紙を折ることで、現代女性の写真を、各時代の美人顔に変換できることがわかったという

内容を抽象化して、モデル化していく。そうすることで、計算式が当てはめられて再現性が見えてくる。それが工学のおもしろさだ。

「昔の絵巻物や浮世絵を見ると透視図法が使われていないように見えますが、実際は1739年に透視図法が日本に伝来したと言われていて、一時期は透視図法を駆使した浮世絵もたくさん描かれていたのです。でも、1800年代の頃からそういった絵は減りました。

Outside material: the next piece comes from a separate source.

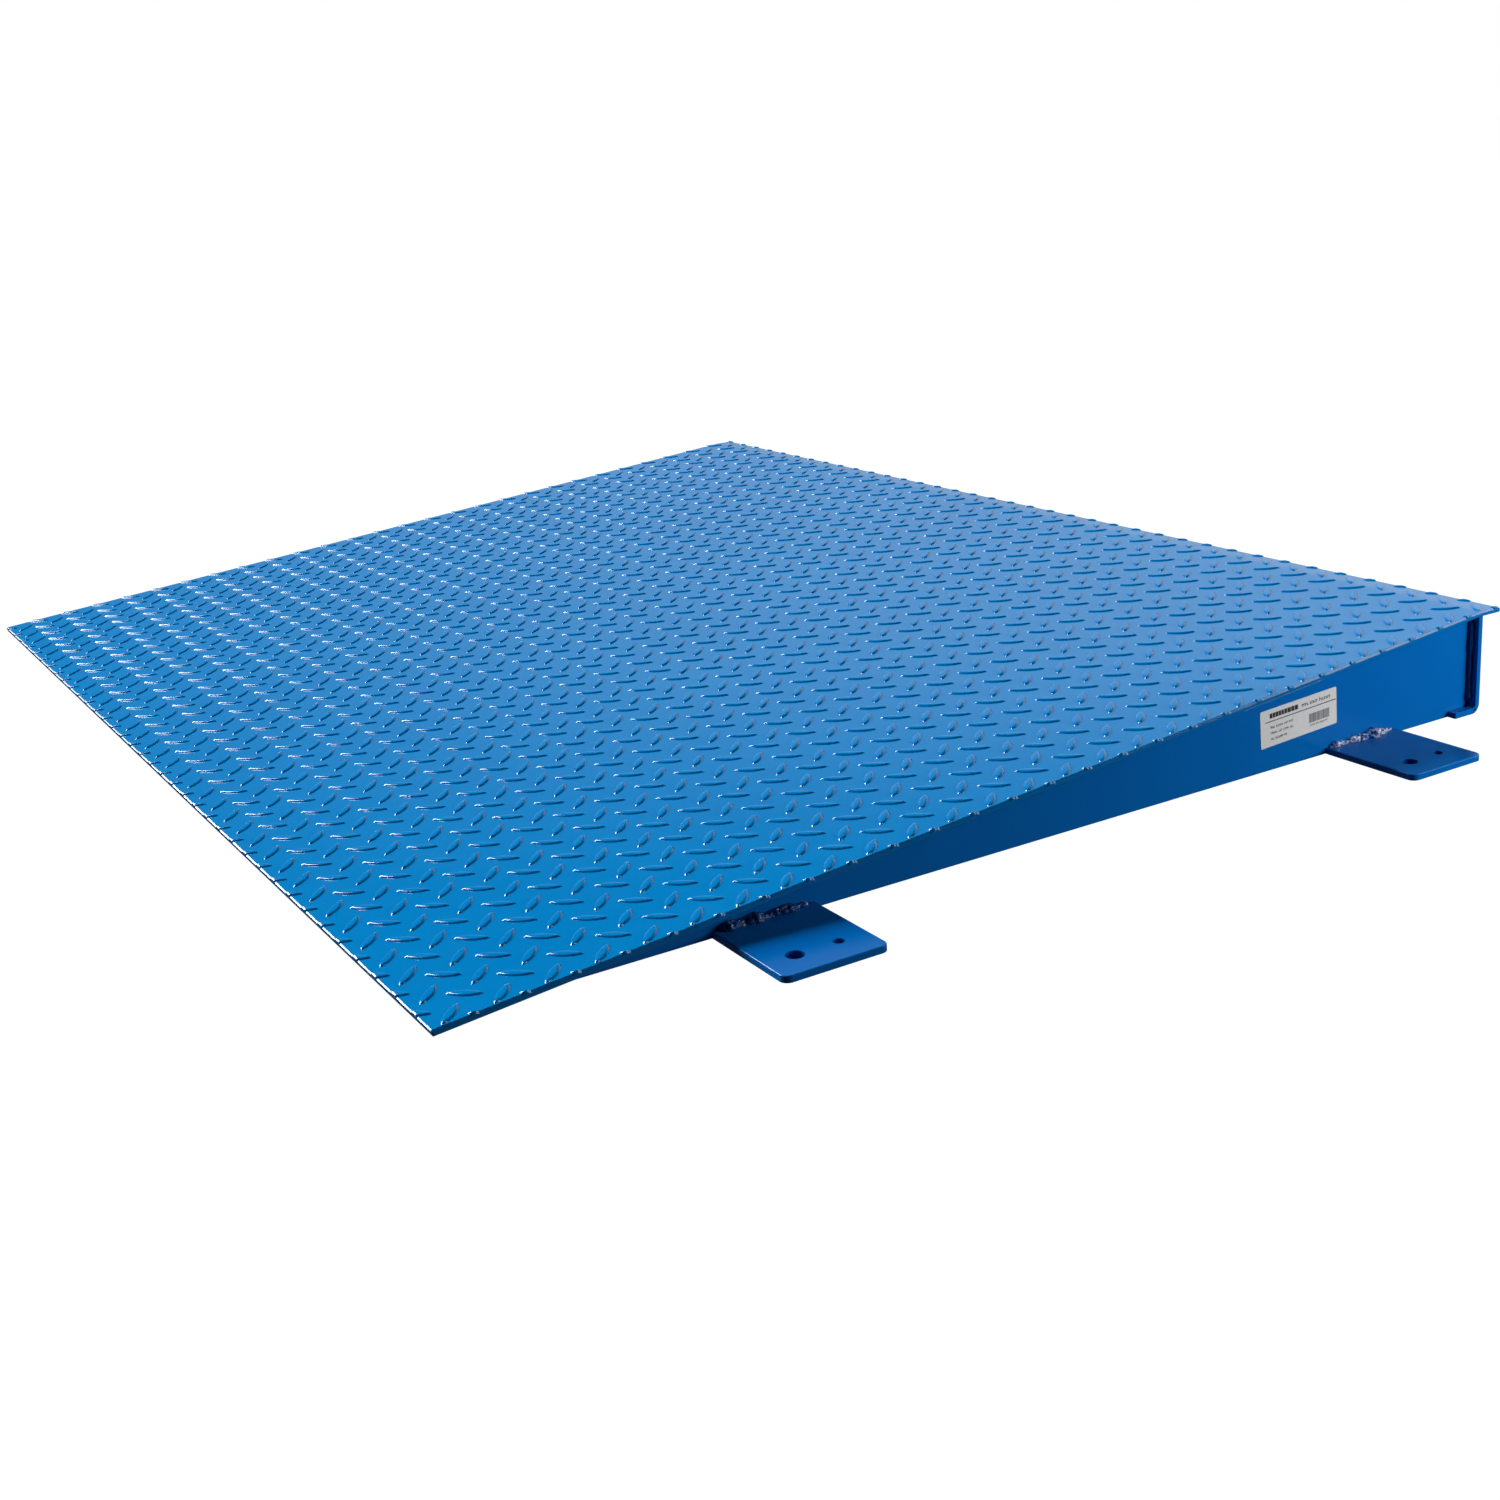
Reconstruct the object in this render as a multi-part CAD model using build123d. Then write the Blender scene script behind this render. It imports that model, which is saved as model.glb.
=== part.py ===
from build123d import *
import math
import os

# Drive-on ramp for a low floor scale: a tread-plate deck on two tapered side plates,
# four inner ribs and a folded rear member, with four anchor tabs that bolt to the floor.
# Millimetres. +X is to the right, +Y runs up the slope to the high rear end, +Z is up.
# The origin is the centre of the footprint, on the floor.

# Overall size
deck_width = 1219.2
ramp_depth = 914.4
ramp_height = 88.9

# Deck plate
deck_thickness = 4.2
lip_length = 22.0
lip_bend_radius = 90.0
toe_bevel = 0.9
toe_undercut = 0.9
lip_bevel = 2.5

# Frame plates
plate = 4.76
side_inset = 17.5
side_nose_setback = 60.0
rib_nose_setback = 110.0
rib_count = 4

# Folded rear member
rear_end_inset = 9.5
rear_overhang = 7.9
rear_flange_length = 28.6
rear_bend_radius = 3.2
notch_corner = 5.0

# Anchor tabs
tab_depth = 85.7
tab_width = 76.2
tab_corner_radius = 6.0
tab_edge_radius = 0.8
tab_setbacks = {"front": 231.0, "rear": 776.0}
hole_edge_distance = 23.6
hole_spacing = 31.75
large_hole_radius = 6.35
small_hole_radius = 3.97

# Weld beads
tab_bead_width = 8.0
tab_bead_height = 5.0
tab_bead_length = 70.0
bead_leg = 5.0
side_stitch_length = 76.0
side_stitch_setbacks = (150.0, 370.0, 590.0, 810.0)
rib_stitch_length = 50.0
rib_stitch_setbacks = (190.0, 410.0, 630.0, 850.0)
rear_stitch_length = 120.0

# Identification label on the right side plate
label_length = 81.0
label_height = 29.6
label_thickness = 0.25
label_corner_radius = 1.2
label_setback = 707.8
label_centre_drop = 31.6
label_tilt = 3.0

# Places worked out from the sizes above
half_width = deck_width / 2
y_front = -ramp_depth / 2
y_rear = ramp_depth / 2
lip_underside = ramp_height - deck_thickness
y_lip = y_rear - lip_length
slope = math.atan2(lip_underside, y_lip - y_front)
y_web_rear = y_rear - rear_overhang
y_web_front = y_web_rear - plate
y_flange_toe = y_web_rear - rear_flange_length
side_outer_x = half_width - side_inset
side_inner_x = side_outer_x - plate
rear_half_length = half_width - rear_end_inset


def underside_height(y):
    """Height of the sloping deck's underside above the floor."""
    return (y - y_front) * math.tan(slope)


def filleted(face, y, z, radius):
    """The profile with the corner at (y, z) rounded."""
    corner = face.vertices().sort_by_distance((y, z, 0))[0]
    return fillet(corner, radius)


def profile_solid(face, x_low, x_high):
    """A solid whose section across X is the given Y-Z profile."""
    return extrude(Plane.YZ.offset(x_low) * face, amount=x_high - x_low)


def make_deck_plate():
    """Flat plate on the slope, folded level at the rear lip, with its toe cut leaning back."""
    rise = math.tan(slope)
    top_at_front = deck_thickness / math.cos(slope)
    y_top_fold = y_front + (ramp_height - top_at_front) / rise
    top_behind_bevel = top_at_front + toe_bevel * rise
    y_toe_heel = y_front + toe_undercut
    outline = Polyline(
        (y_toe_heel, underside_height(y_toe_heel)),
        (y_lip, lip_underside),
        (y_rear, lip_underside),
        (y_rear, ramp_height - lip_bevel),
        (y_rear - lip_bevel, ramp_height),
        (y_top_fold, ramp_height),
        (y_front + toe_bevel, top_behind_bevel),
        (y_front, top_at_front - toe_bevel),
        close=True,
    )
    face = make_face(outline)
    face = filleted(face, y_lip, lip_underside, lip_bend_radius)
    face = filleted(face, y_top_fold, ramp_height, lip_bend_radius + deck_thickness)
    return profile_solid(face, -half_width, half_width)


def make_upright(x_low, x_high, nose_setback):
    """Tapered plate under the deck, notched at the rear to sit over the folded flange."""
    y_nose = y_front + nose_setback
    outline = Polyline(
        (y_nose, 0),
        (y_flange_toe, 0),
        (y_flange_toe, plate),
        (y_web_front - notch_corner, plate),
        (y_web_front, plate + notch_corner),
        (y_web_front, lip_underside),
        (y_lip, lip_underside),
        (y_nose, underside_height(y_nose)),
        close=True,
    )
    face = filleted(make_face(outline), y_lip, lip_underside, lip_bend_radius)
    return profile_solid(face, x_low, x_high)


def make_rear_member():
    """Plate folded into an L: a web up to the deck and a flange forward along the floor."""
    outline = Polyline(
        (y_flange_toe, 0),
        (y_web_rear, 0),
        (y_web_rear, lip_underside),
        (y_web_front, lip_underside),
        (y_web_front, plate),
        (y_flange_toe, plate),
        close=True,
    )
    face = make_face(outline)
    face = filleted(face, y_web_front, plate, rear_bend_radius)
    face = filleted(face, y_web_rear, 0, rear_bend_radius + plate)
    return profile_solid(face, -rear_half_length, rear_half_length)


def make_tab(side, y_centre):
    """Floor tab with a large anchor hole towards the front and a small one behind it."""
    blank = Box(tab_depth, tab_width, plate, align=(Align.MIN, Align.CENTER, Align.MIN))
    outer_corners = blank.edges().filter_by(Axis.Z).group_by(Axis.X)[-1]
    blank = fillet(outer_corners, tab_corner_radius)
    blank = fillet(blank.faces().sort_by(Axis.Z)[-1].edges(), tab_edge_radius)
    x_hole = tab_depth - hole_edge_distance
    holes = {-hole_spacing / 2: large_hole_radius, hole_spacing / 2: small_hole_radius}
    for y_hole, radius in holes.items():
        blank -= Pos(x_hole, y_hole, plate / 2) * Cylinder(radius, 2 * plate)
    tab = Pos(side_outer_x, y_centre, 0) * blank
    return tab if side == "right" else mirror(tab, Plane.YZ)


def bead(width, height, length):
    """Fillet bead along local Y, in the corner between local X = 0 and local Z = 0."""
    section = make_face(Polyline((0, 0), (width, 0), (0, height), close=True))
    return extrude(Plane.XZ.offset(-length / 2) * section, amount=length)


def under_deck(x, setback):
    """Frame on the deck's underside, with local Y up the slope and local Z down."""
    y = y_front + setback
    return Plane(
        origin=(x, y, underside_height(y)),
        x_dir=(1, 0, 0),
        z_dir=(0, math.sin(slope), -math.cos(slope)),
    )


def facing(solid, x, direction):
    """The solid, turned over in X about the plane at x when it faces towards -X."""
    return solid if direction > 0 else mirror(solid, Plane.YZ.offset(x))


def stitches(x, direction, setbacks, length):
    """Beads between the deck's underside and an upright's face at x, on the given side."""
    stitch = bead(bead_leg, bead_leg, length)
    return [facing(under_deck(x, s).location * stitch, x, direction) for s in setbacks]


def on_side(solid, side):
    """The right-hand solid, or its mirror image for the left-hand side."""
    return solid if side == "right" else mirror(solid, Plane.YZ)


def make_tab_weld(side, y_centre):
    """Bead on the tab's top, along its joint with the side plate."""
    weld = bead(tab_bead_width, tab_bead_height, tab_bead_length)
    return on_side(Pos(side_outer_x, y_centre, plate) * weld, side)


def make_side_deck_weld(side):
    """Stitch beads under the deck's overhang, outside the side plate."""
    beads = stitches(side_outer_x, 1, side_stitch_setbacks, side_stitch_length)
    return Compound([on_side(b, side) for b in beads])


def make_side_rear_weld(side):
    """Upright bead between the side plate's outer face and the rear web."""
    low = plate + rear_bend_radius
    high = lip_underside - bead_leg
    middle = (side_outer_x, y_web_front, (low + high) / 2)
    upright = Plane(origin=middle, x_dir=(1, 0, 0), z_dir=(0, -1, 0))
    return on_side(upright.location * bead(bead_leg, bead_leg, high - low), side)


def make_rib_weld(x_low, x_high):
    """Staggered stitch beads on both faces of a rib."""
    left = stitches(x_low, -1, rib_stitch_setbacks[::2], rib_stitch_length)
    right = stitches(x_high, 1, rib_stitch_setbacks[1::2], rib_stitch_length)
    return Compound(left + right)


def make_rear_deck_weld(bay_centres):
    """One bead in each bay, between the deck's underside and the rear web."""
    beads = []
    for x in bay_centres:
        corner = (x, y_web_front, lip_underside)
        frame = Plane(origin=corner, x_dir=(0, -1, 0), z_dir=(0, 0, -1))
        beads.append(frame.location * bead(bead_leg, bead_leg, rear_stitch_length))
    return Compound(beads)


def make_label():
    """Thin plate with rounded corners on the right side plate, tilted up towards the rear."""
    y = y_front + label_setback
    centre = (side_outer_x, y, underside_height(y) - label_centre_drop)
    tilt = math.radians(label_tilt)
    frame = Plane(origin=centre, x_dir=(0, math.cos(tilt), math.sin(tilt)), z_dir=(1, 0, 0))
    outline = RectangleRounded(label_length, label_height, label_corner_radius)
    return extrude(frame * outline, amount=label_thickness)


parts = {
    "deck_plate": make_deck_plate(),
    "rear_member": make_rear_member(),
    "side_plate_right": make_upright(side_inner_x, side_outer_x, side_nose_setback),
    "side_plate_left": make_upright(-side_outer_x, -side_inner_x, side_nose_setback),
    "label": make_label(),
}

for side in ("left", "right"):
    parts[f"side_deck_weld_{side}"] = make_side_deck_weld(side)
    parts[f"side_rear_weld_{side}"] = make_side_rear_weld(side)
    for end, setback in tab_setbacks.items():
        y_tab = y_front + setback
        parts[f"anchor_tab_{end}_{side}"] = make_tab(side, y_tab)
        parts[f"tab_weld_{end}_{side}"] = make_tab_weld(side, y_tab)

bay_width = 2 * side_inner_x / (rib_count + 1)
for number in range(1, rib_count + 1):
    x_rib = -side_inner_x + number * bay_width
    x_low, x_high = x_rib - plate / 2, x_rib + plate / 2
    parts[f"rib_{number}"] = make_upright(x_low, x_high, rib_nose_setback)
    parts[f"rib_weld_{number}"] = make_rib_weld(x_low, x_high)
bays = [-side_inner_x + (bay + 0.5) * bay_width for bay in range(rib_count + 1)]
parts["rear_deck_weld"] = make_rear_deck_weld(bays)

os.makedirs("parts", exist_ok=True)
for name, part in parts.items():
    export_step(part, f"parts/{name}.step")
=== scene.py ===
import math
import random

import bmesh
import bpy
import numpy as np
from mathutils import Matrix, Vector, geometry, noise


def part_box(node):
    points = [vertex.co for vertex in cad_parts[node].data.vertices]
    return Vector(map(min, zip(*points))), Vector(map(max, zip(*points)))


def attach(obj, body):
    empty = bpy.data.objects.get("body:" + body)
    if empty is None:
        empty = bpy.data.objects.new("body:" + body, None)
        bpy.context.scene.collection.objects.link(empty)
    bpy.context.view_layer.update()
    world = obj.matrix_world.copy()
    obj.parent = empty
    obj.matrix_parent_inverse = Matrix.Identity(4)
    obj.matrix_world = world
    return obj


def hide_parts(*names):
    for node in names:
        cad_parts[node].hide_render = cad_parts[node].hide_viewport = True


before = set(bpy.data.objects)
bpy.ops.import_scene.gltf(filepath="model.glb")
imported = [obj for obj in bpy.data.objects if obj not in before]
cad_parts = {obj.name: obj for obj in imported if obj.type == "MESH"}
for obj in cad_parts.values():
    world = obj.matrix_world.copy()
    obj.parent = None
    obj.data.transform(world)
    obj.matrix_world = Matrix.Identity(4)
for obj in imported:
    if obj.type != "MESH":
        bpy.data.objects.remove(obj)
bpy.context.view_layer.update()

# A drive-on ramp for a floor scale: the tread plate with its raised lugs, the weld beads
# and the label's print are made here, round the plates that the frame brings.
# Lengths in the constants are millimetres; Blender objects are in metres.
MM = 0.001

# Deck plate
DECK_THICKNESS = 4.2
LIP_LENGTH = 22.0
LIP_BEND_RADIUS = 90.0
SIDE_EDGE_BEVEL = 1.7
TOE_EDGE_BEVEL = 1.0
TOE_EDGE_FALL = 0.75
TOE_UNDERCUT = 0.9
LIP_EDGE_BEVEL = 2.5
LOWER_BEVEL = 0.7
# Rows down the rounded edge, as parts of the bevel's width and of its fall
EDGE_PROFILE = ((0.20, 0.04), (0.96, 0.80), (1.0, 1.0))
BEND_STEPS = 6

# Raised lugs: two sets at right angles, each on the same square grid
LUG_PITCH = 32.86
LUG_LENGTH = 24.5
LUG_WIDTH = 7.3
LUG_HEIGHT = 1.05
LUG_POINTS = 28
LUG_BLUNTNESS = 0.8
LUG_TIP_INSET = 1.6
# Rings up a lug, as an inset from its foot and a part of its height
LUG_RINGS = ((0.0, 0.0), (0.4, 0.36), (0.8, 0.70), (1.3, 0.94), (1.9, 1.0))
FORWARD_LUG_X = 581.6
FORWARD_LUG_SETBACK = 32.4
CROSS_LUG_OFFSET = (17.2, 16.26)
# The repeated tile: its first corner, and the bend in each side that keeps clear of lugs
TILE_START = -11.2
TILE_NOTCH = (5.2, 5.23)

# Plates of the frame
RIB_COUNT = 4
PLATE_EDGE_RADIUS = 0.5
PLATE_EDGE_ANGLE = 35.0
HOLE_EDGE_DISTANCE = 23.6
# Radius of the near-black disc of painted shade under each tab's holes
HOLE_SHADE_RADIUS = 22.9

# Weld beads
BEAD_STEP = 1.1
BEAD_PROFILE_POINTS = 9
BEAD_FULLNESS = 0.8
STITCH_RIPPLE = 3.2
STITCH_LUMPINESS = 0.5
TAB_RIPPLE = 5.0
TAB_LUMPINESS = 1.3
SPAN_GAP = 20.0

# Label
LABEL_LENGTH = 81.0
LABEL_HEIGHT = 29.6
LABEL_TILT = 3.0
INK_THICKNESS = 0.04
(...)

絵師はおそらく、敢えて透視図法に従わずに絵を描いたのではないかと思うのです」

「その“透視図法に対するズレ”は、日本の文化の尺度のひとつだとみなしても良いのではないかと仮説を立てました。そのズレを3次元空間の歪みに変換するプログラムを作り、写真を何年代風の浮世絵にするだとか、浮世絵を3DCGの描写にするだとか、そういったことを可能にするソフトウェアを作りました。日本の文化の曖昧なところに工学的なアプローチで立ち向かうことを、なんとかひとつの形にしたのが、その研究でした」

次に目をつけたのが、美人画だった。7世紀末から8世紀初めにかけて制作されたと推定される高松塚古墳の女子群像壁画が最古とされる日本の美人画の歴史。以後、現在までの1300年ほどをたどると時代ごとに美人画の顔の傾向があり、そのデフォルメの尺度が変遷をたどっていることが見えてきた。